Like Bumrah, he was an outlier, a mind that would have exploded if not expressed through cricket. Like Bumrah, it was personal to Ashwin that India won at any cost.
“I made myself a promise in 2012,” he said in his dressing room speech post-retirement. “We lost the series against England, a tricky one. It was very early in my career and I was just telling myself, we’re not going to lose another one ever, and that’s what I promised myself.”
And he won the 12-year streak while thrilling like Pant, charging you up like Kohli, making you aww like Mohammed Siraj, sometimes everything in the same Test, sometimes everything on the same ball. He didn’t retire alone, but with parts he connected with others — a leader who never was.
There were comparisons. But he averaged better than Nathan Lyon in the Tests they played together in Australia and blew him out of the water in India.
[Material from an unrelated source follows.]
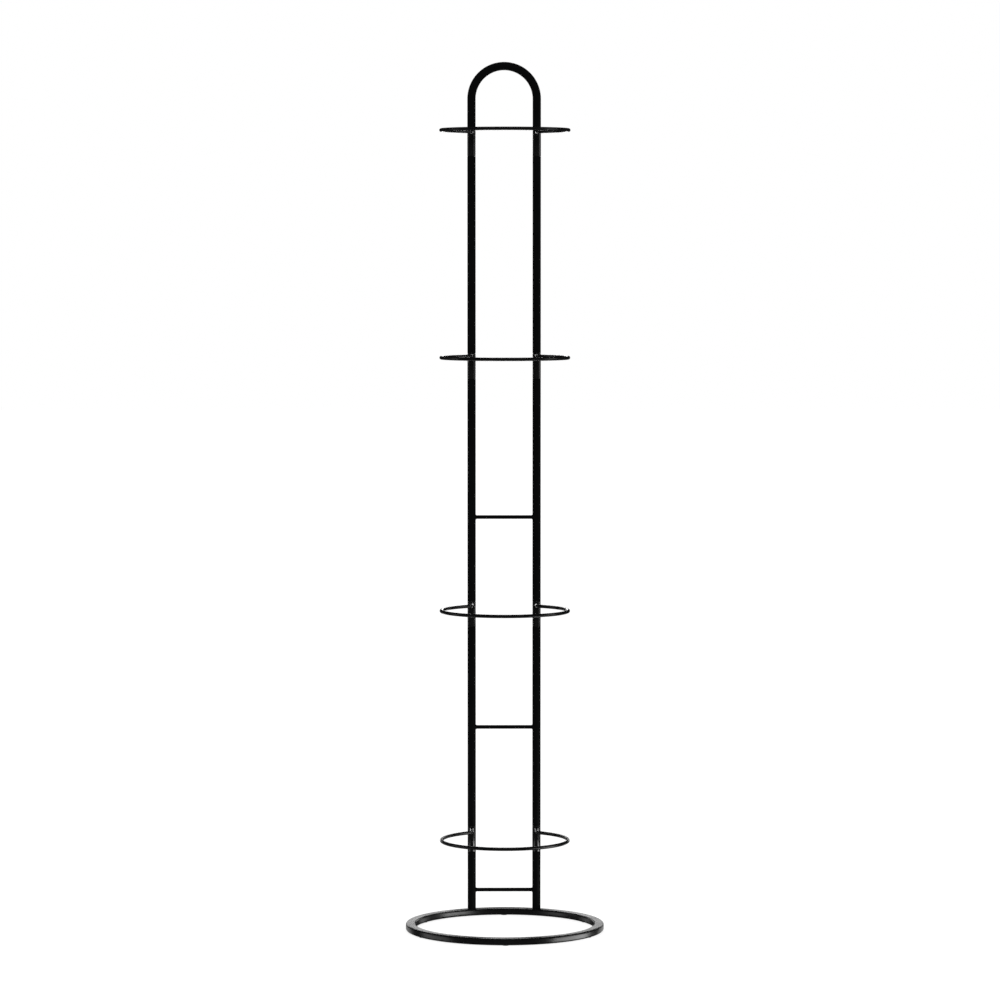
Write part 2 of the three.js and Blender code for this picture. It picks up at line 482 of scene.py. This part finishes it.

It is often forgotten that Jadeja never trumped Ashwin in overseas skills, the lack of trust in Indian pacers’ batting ability — the luxury readily available to Australia — did.
India miss him at the MCG — where, by the way, he is India’s third-highest Test wicket-taker — how could you not? It wasn’t just 500 wickets and 3500 runs that retired. It was a warp in the fabric of Indian men’s cricket, as it’s known, loved and hated. It’ll take many spins over many years to strengthen it as much as Ashwin did.
It’ll take many men, some to fight for the right, some to stand in storms, some to love the game more than everyone else around, some to hit centuries against the West Indies, some to read books, some to make notes, some to ride through Chennai’s streets, and then some more to tell the myriad stories to make India not miss Ashwin. And India still will.